Don’t Sign Up for ‘Budget Mortgages’

Q: We are in the process of obtaining a mortgage on a new home we are buying. The S&L; mortgage lender encouraged us to take a “budget mortgage” where we pay one-twelfth of our annual property taxes and insurance along with our monthly mortgage payment. At first we thought that was a good idea but then we heard you on a radio talk show explaining the horrors of monthly escrow impound payments. Do you think we should take the budget mortgage option?

A: No, no, no. Unless you are obtaining a VA, FHA or PMI (private mortgage insurance) home loan which requires monthly escrow impounds for property taxes and insurance don’t let the lender hoodwink you into such an account.

Advertisement

Mortgage lenders are notorious for messing up those accounts. To make matters worse, most lenders pay little or no interest on such accounts, which are bigger rip-offs than Christmas Club accounts. To make matters worse, some of these lenders forget to pay the property taxes and insurance on time with their borrowers’ money, thus causing further problems. You will be much happier if you pay your property taxes and insurance directly.
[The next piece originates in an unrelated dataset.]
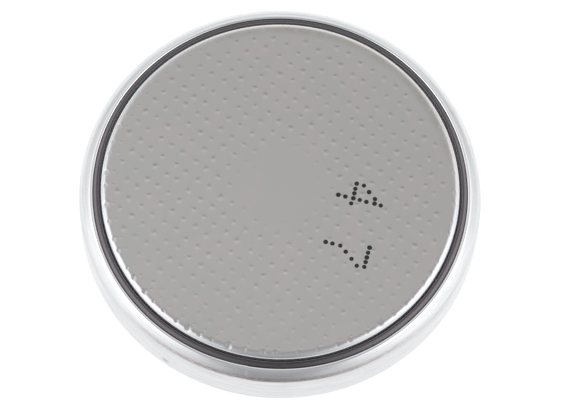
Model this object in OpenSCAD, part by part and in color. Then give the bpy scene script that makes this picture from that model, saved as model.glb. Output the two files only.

Bankruptcy Hindered Obtaining Mortgage

Q: The seller accepted our purchase offer to buy her home. But we are having trouble getting a mortgage because my husband filed for bankruptcy three years ago, before we got married. I didn’t even know about his bankruptcy until the lender told us it showed up on the credit report. If we can’t obtain a mortgage, can we get our $3,000 deposit back?

A: You should have included a mortgage finance contingency clause in your purchase offer. Shame on the realty agent for not including that important clause. Without such a contingency, if you cannot obtain a mortgage, you may have to forfeit your earnest money deposit. Please consult a real estate attorney for further details.